Nesta  manhã de Quarta-Feira de Cinzas vou caminhando  pela avenida e ainda vejo alguns mascarados, tristíssimos, sentados no meio-fio das calçadas, como se saudassem as cinzas de uma alegria que ficou escondida em algum lugar da alma. 
Viver é assim. É como dizem os poetas: "a vida é arte de encontro, mesmo com o desencontro de  um sorriso tirado do caminho para que a dor passe"  numa viagem curta a se resumir em alguma poesia  pós carnavalesca.

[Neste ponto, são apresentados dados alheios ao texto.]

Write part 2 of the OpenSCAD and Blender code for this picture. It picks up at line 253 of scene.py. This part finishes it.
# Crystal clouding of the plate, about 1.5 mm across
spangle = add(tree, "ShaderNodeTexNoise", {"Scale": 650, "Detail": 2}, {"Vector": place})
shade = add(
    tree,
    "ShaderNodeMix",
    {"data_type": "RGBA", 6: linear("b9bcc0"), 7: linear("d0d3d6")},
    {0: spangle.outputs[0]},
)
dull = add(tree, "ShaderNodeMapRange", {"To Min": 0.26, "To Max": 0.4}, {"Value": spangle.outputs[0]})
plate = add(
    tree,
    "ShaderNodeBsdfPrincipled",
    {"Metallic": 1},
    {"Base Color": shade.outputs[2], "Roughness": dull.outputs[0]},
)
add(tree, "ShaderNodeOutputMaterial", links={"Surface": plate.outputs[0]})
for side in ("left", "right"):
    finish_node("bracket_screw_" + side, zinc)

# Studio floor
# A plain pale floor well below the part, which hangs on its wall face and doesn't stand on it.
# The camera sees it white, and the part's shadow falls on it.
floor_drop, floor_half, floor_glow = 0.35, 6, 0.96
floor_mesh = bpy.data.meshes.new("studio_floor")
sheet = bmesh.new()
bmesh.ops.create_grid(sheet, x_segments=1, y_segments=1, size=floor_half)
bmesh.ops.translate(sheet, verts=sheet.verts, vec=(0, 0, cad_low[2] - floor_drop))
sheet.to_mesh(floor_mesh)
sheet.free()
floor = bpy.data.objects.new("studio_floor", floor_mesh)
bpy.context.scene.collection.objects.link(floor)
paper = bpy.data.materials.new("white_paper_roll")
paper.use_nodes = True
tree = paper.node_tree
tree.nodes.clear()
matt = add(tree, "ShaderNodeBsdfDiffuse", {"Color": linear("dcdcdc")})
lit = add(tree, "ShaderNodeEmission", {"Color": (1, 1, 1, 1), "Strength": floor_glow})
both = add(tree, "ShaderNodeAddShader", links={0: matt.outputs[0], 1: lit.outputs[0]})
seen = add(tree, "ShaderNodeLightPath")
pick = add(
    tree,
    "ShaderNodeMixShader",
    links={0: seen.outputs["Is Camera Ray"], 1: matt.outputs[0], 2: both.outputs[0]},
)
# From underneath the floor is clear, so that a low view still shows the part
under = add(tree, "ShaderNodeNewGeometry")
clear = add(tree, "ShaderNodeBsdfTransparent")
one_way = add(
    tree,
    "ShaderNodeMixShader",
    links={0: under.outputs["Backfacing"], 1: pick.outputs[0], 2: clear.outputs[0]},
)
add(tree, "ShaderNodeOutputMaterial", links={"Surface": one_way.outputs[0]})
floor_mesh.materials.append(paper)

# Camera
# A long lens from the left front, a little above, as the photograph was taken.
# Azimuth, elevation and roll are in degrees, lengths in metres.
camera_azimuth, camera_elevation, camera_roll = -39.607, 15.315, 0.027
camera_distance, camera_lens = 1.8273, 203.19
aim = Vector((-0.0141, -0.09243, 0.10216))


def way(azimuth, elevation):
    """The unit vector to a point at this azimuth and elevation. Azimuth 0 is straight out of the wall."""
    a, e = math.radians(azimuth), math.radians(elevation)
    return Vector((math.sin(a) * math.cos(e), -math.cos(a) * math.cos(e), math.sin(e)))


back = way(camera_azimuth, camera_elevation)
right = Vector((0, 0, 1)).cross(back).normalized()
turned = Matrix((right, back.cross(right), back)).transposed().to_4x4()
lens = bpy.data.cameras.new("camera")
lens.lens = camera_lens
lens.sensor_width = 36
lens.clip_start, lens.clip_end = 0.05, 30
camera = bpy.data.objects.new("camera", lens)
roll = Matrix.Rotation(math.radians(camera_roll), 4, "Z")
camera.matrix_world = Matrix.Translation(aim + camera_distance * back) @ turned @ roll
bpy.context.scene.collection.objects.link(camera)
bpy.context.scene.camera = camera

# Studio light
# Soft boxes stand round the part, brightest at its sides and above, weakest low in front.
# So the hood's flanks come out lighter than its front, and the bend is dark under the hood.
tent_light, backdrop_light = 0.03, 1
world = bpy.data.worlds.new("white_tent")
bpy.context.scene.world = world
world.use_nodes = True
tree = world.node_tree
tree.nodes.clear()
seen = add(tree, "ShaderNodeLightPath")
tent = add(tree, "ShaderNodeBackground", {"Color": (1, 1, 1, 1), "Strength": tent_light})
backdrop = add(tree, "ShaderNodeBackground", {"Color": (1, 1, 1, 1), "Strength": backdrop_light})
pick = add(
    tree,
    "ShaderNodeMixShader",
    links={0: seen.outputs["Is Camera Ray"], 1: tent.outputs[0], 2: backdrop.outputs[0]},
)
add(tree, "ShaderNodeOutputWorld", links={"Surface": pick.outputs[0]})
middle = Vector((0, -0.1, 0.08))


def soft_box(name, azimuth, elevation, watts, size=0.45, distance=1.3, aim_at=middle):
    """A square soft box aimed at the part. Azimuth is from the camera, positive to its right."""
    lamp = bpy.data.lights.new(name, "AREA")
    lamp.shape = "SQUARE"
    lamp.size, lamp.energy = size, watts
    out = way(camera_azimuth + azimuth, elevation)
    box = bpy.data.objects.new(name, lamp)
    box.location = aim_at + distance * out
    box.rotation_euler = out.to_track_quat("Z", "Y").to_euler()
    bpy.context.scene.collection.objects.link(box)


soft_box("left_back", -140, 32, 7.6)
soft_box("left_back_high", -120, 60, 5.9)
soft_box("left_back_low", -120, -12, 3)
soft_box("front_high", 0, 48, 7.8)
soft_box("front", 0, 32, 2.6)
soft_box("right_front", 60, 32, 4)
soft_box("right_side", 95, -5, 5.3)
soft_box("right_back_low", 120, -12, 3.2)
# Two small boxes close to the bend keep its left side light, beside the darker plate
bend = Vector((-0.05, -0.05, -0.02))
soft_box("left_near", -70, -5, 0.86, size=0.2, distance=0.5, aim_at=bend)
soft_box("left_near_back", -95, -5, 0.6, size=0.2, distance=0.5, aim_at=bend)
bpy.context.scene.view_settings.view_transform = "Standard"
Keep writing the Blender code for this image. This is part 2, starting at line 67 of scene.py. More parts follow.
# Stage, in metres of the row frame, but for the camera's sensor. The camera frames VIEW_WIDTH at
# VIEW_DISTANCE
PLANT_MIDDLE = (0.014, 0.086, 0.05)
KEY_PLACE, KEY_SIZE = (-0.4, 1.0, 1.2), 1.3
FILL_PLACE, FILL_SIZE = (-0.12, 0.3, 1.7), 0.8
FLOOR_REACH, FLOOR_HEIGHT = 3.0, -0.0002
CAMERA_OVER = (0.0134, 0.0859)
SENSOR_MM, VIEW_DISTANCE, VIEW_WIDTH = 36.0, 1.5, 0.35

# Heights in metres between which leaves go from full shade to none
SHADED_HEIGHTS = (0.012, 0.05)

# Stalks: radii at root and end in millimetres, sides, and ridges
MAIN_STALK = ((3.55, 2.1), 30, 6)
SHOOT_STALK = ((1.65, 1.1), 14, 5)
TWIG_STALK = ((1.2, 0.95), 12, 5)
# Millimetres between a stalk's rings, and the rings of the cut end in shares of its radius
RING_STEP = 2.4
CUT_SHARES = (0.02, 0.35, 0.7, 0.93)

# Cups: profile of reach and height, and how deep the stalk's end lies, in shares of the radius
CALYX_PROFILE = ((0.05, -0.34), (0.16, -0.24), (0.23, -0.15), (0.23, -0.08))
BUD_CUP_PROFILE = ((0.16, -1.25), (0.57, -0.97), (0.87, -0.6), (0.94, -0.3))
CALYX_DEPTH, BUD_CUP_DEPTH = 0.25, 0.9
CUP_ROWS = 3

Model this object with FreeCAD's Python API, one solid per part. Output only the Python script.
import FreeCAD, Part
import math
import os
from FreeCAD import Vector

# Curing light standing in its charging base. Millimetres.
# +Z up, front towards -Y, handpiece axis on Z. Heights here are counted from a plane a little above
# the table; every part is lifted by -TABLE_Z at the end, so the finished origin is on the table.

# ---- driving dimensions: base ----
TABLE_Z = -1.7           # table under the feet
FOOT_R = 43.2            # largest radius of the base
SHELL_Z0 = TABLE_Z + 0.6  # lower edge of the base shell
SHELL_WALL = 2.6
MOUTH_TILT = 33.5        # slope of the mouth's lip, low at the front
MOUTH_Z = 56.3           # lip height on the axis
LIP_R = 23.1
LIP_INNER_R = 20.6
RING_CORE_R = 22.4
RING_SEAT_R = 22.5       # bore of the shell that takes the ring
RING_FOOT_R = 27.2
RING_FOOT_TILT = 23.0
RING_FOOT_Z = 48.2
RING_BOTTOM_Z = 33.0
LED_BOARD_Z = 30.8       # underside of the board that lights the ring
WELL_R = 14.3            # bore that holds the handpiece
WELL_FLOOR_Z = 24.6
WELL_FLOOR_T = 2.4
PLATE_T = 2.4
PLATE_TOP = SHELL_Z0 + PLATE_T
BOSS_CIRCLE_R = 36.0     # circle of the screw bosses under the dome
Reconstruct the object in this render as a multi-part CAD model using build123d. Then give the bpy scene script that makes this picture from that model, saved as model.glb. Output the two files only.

Mesmo que todos os sonhos sejam possíveis e realizados a cada tempo e que todas as viagens hedonistas sigam determinado percurso, a ninguém será dado desviver o tempo vivido. E a bagagem vai pesando, caindo sobre nossos ombros como um fardo. Acomodamos as alegrias num canto, as tristezas noutro, as frustrações noutros mais. Tão misterioso é viver e nem percebemos que guardamos em nós mesmos um tempo imenso de vida, misturado aos nossos sonhos e às nossas velhas fantasias de palhaços.
Onde se encontram o arlequim daqueles antigos carnavais e o beijo terno daquela colombina, quando a festa da vida parecia sem fim? Viver é colar lembranças num álbum de fotografias. Nem precisa que sejam de verdade as lembranças todas que ficaram pregadas na alma. Basta ter vivido intensamente cada instante, sem saudosismo, confirmando a intensidade do presente,  sem precisar esconder de mim mesmo o palhaço que fui, quando o medo castigava aquelas coisas proibidas da subversão e o ridículo caia sobre mim como uma promessa de felicidade.
Prisioneiro que sou de inesperada solidão com os olhos dizendo adeus, estou agora a caminhar pelas ruas ainda fantasiadas  de tristes  pedaços de papéis encarnados das serpentinas, nesta manhã melancólica, sem enfeites, esperando o banco abrir para  pedir um empréstimo em papel-moeda.